* The request *
Every line in the data below from the one containing "Recreate this object" down to the one containing "anticlockwise from +X.", both included, must be retyped exactly; no other line is to appear.

## Begin Data listing

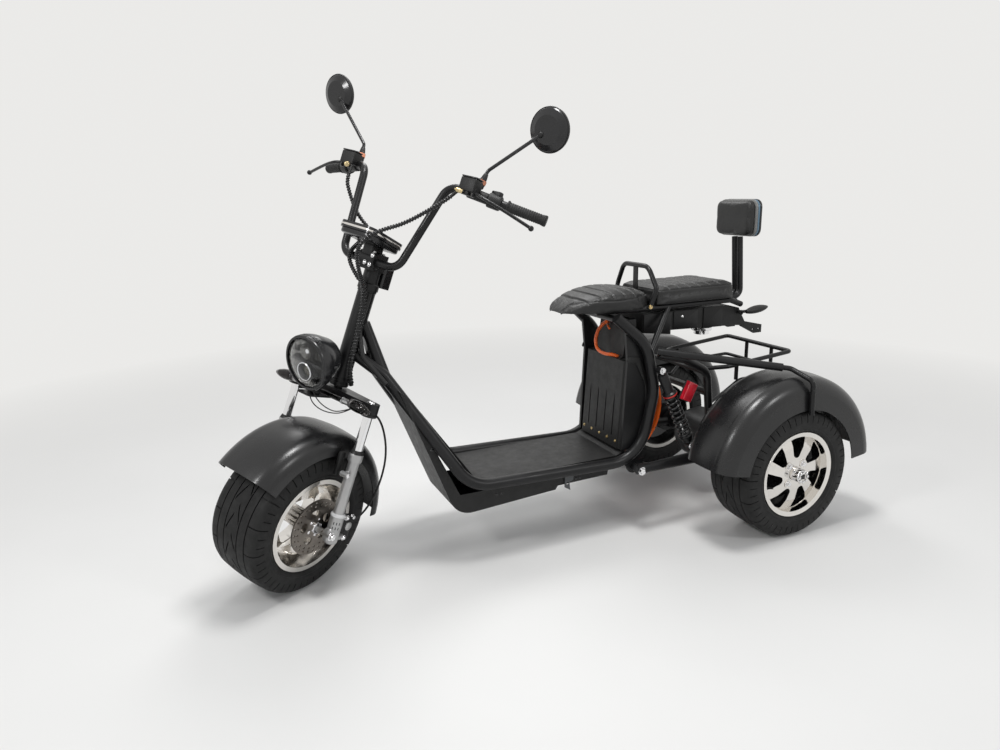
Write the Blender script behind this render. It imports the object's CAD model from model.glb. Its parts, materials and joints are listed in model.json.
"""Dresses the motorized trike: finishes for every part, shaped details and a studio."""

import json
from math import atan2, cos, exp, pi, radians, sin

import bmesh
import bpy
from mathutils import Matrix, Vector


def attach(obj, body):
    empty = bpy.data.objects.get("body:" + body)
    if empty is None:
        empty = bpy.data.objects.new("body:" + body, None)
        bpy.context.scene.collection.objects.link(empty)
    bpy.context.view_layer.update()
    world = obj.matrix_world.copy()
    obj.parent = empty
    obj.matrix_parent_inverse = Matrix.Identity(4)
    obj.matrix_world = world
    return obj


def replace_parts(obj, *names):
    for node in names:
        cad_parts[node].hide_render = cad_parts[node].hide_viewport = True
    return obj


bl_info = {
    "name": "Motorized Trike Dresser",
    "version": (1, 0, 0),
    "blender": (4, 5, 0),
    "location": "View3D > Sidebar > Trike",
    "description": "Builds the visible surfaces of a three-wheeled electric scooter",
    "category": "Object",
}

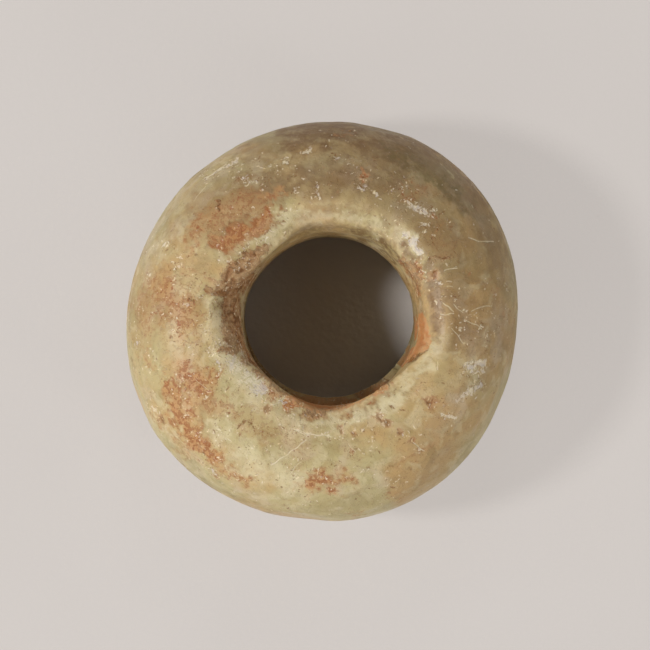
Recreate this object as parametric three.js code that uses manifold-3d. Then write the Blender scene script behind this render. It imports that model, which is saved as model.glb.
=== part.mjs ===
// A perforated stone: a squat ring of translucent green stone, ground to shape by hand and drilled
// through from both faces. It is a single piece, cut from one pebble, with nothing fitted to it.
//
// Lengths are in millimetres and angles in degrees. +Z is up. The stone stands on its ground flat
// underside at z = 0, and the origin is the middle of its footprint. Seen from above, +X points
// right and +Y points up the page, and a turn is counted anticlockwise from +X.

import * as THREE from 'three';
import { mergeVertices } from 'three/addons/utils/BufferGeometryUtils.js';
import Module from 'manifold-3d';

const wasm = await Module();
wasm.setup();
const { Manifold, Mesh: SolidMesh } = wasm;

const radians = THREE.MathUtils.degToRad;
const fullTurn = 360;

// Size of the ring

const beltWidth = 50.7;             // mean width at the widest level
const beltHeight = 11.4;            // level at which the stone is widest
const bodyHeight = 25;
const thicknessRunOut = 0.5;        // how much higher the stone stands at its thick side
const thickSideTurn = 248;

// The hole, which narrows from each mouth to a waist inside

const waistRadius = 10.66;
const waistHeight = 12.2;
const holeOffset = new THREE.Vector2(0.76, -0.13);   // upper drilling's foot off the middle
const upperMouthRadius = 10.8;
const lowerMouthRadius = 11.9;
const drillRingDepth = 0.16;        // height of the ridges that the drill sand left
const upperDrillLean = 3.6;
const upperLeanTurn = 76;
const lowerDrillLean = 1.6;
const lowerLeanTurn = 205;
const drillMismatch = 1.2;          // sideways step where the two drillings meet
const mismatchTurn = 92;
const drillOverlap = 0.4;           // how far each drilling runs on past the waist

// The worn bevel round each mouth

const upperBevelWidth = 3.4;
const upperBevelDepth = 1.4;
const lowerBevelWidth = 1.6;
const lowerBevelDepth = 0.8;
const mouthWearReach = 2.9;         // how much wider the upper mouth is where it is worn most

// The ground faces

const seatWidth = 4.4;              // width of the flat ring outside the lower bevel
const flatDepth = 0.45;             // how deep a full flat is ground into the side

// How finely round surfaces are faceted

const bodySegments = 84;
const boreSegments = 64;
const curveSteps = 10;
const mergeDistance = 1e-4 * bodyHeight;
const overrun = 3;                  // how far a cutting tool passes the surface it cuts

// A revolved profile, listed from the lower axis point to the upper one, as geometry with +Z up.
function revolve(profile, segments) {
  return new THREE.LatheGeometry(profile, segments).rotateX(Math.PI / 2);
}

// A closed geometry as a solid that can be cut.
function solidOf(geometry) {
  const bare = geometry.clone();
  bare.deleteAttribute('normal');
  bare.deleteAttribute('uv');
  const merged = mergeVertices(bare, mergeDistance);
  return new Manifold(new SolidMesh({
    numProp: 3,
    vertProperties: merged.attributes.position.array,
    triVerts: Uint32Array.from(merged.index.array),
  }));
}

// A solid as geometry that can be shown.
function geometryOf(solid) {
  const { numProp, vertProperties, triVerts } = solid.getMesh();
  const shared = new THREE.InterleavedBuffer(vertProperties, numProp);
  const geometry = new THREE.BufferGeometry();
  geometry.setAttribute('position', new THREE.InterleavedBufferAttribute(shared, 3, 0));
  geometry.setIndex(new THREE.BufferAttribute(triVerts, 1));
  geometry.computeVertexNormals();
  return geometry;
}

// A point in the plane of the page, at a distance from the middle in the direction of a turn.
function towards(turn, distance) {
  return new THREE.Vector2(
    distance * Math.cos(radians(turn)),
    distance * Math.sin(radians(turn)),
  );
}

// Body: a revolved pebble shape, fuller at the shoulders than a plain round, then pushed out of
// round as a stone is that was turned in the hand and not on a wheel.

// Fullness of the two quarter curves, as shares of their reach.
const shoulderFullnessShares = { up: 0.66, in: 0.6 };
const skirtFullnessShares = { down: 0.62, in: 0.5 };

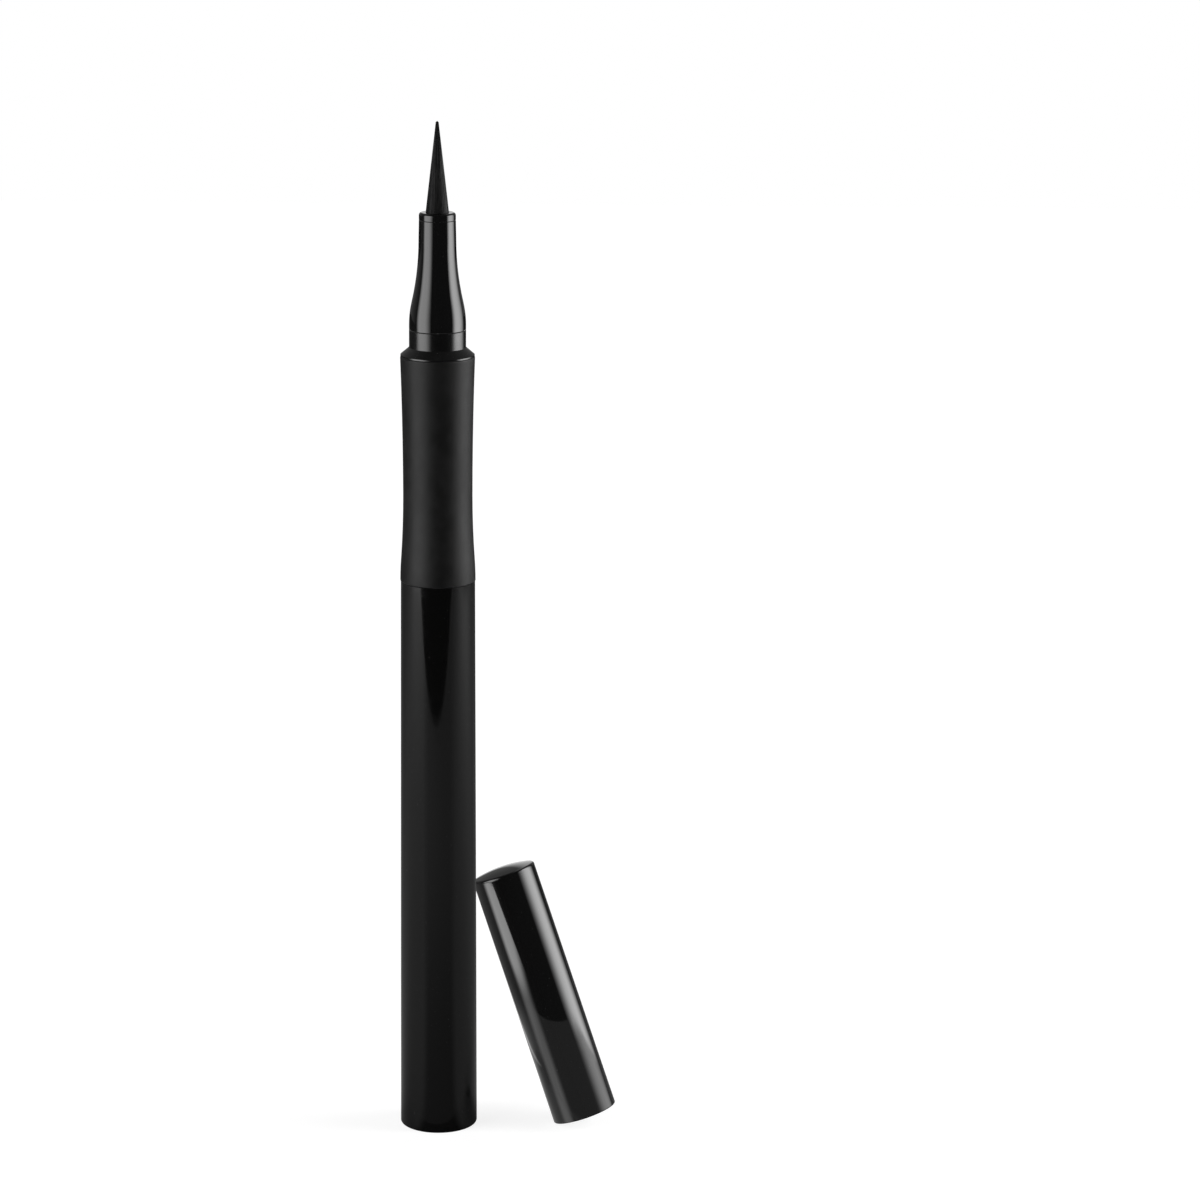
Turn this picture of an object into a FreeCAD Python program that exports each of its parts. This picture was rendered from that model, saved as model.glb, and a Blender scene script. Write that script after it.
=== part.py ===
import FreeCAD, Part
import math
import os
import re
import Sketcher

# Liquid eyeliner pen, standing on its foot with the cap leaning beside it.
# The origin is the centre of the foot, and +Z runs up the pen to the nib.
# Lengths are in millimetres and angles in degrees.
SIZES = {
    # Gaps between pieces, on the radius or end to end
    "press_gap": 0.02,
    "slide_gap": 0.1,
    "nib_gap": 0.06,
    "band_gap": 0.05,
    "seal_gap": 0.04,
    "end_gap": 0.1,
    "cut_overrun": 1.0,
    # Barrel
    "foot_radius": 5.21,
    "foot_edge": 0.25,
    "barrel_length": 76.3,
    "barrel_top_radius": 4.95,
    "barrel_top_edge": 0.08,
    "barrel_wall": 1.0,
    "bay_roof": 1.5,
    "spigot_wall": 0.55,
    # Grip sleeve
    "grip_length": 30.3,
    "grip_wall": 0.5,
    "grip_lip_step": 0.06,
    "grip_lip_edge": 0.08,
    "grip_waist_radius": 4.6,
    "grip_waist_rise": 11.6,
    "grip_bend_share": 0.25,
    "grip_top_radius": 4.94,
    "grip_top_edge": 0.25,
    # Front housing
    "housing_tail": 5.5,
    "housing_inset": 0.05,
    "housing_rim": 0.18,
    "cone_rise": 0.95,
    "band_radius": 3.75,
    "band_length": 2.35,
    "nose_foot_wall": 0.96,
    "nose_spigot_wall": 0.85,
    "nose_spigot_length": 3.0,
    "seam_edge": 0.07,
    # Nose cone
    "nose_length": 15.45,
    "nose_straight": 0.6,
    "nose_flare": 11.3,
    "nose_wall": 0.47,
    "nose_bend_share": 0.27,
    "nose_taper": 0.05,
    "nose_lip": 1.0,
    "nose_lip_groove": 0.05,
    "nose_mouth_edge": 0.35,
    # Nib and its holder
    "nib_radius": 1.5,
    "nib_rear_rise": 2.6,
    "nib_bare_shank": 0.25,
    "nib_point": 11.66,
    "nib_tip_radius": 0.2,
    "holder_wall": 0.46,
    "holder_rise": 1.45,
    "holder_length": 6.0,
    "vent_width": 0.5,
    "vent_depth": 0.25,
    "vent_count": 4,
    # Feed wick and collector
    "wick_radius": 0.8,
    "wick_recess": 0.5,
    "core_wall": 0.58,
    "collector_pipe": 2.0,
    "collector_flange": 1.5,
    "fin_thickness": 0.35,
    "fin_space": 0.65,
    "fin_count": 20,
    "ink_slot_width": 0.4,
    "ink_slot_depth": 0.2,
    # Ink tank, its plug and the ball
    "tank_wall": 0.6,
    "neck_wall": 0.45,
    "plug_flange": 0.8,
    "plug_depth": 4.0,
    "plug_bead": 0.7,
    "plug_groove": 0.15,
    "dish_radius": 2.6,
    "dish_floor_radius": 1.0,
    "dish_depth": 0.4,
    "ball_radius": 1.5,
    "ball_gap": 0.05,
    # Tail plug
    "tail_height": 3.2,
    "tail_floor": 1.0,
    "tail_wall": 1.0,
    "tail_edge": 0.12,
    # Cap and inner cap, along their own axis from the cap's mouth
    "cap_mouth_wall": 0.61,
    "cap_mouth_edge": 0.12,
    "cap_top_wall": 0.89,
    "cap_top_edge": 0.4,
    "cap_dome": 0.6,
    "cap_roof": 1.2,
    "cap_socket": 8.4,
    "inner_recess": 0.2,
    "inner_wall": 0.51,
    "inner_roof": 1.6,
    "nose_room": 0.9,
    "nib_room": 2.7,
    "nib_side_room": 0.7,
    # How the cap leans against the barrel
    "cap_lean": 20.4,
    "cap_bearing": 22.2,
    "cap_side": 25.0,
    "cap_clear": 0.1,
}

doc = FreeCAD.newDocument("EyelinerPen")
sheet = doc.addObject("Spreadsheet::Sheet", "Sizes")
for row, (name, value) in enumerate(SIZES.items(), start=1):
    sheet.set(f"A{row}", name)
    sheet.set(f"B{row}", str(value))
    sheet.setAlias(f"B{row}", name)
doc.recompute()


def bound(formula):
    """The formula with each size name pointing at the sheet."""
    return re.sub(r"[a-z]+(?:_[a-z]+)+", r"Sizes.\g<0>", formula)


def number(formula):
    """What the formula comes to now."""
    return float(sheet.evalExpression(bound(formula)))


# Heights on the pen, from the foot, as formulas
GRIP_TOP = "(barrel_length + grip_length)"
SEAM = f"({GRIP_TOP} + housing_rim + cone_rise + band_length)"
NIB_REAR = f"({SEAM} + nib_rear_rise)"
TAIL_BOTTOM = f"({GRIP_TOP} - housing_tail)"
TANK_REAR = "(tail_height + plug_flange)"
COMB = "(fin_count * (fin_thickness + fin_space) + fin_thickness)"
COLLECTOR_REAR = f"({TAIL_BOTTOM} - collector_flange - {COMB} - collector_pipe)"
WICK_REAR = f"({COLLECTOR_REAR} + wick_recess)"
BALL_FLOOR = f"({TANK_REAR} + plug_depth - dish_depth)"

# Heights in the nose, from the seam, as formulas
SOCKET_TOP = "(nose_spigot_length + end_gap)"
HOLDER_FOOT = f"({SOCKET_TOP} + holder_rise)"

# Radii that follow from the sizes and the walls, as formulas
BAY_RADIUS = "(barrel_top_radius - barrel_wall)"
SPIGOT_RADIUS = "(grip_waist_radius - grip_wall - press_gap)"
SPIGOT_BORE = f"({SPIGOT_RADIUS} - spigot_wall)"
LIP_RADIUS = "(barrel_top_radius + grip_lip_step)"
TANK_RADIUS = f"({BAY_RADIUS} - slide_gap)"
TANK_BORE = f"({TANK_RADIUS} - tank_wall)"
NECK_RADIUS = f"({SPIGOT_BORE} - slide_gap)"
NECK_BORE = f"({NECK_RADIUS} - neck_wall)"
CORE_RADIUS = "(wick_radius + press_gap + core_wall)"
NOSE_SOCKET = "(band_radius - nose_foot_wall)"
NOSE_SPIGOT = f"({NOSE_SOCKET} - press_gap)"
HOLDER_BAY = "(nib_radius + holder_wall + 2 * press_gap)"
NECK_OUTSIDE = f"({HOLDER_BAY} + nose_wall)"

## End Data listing

* Result *
Recreate this object as parametric three.js code that uses manifold-3d. Then write the Blender scene script behind this render. It imports that model, which is saved as model.glb.
=== part.mjs ===
// A perforated stone: a squat ring of translucent green stone, ground to shape by hand and drilled
// through from both faces. It is a single piece, cut from one pebble, with nothing fitted to it.
//
// Lengths are in millimetres and angles in degrees. +Z is up. The stone stands on its ground flat
// underside at z = 0, and the origin is the middle of its footprint. Seen from above, +X points
// right and +Y points up the page, and a turn is counted anticlockwise from +X.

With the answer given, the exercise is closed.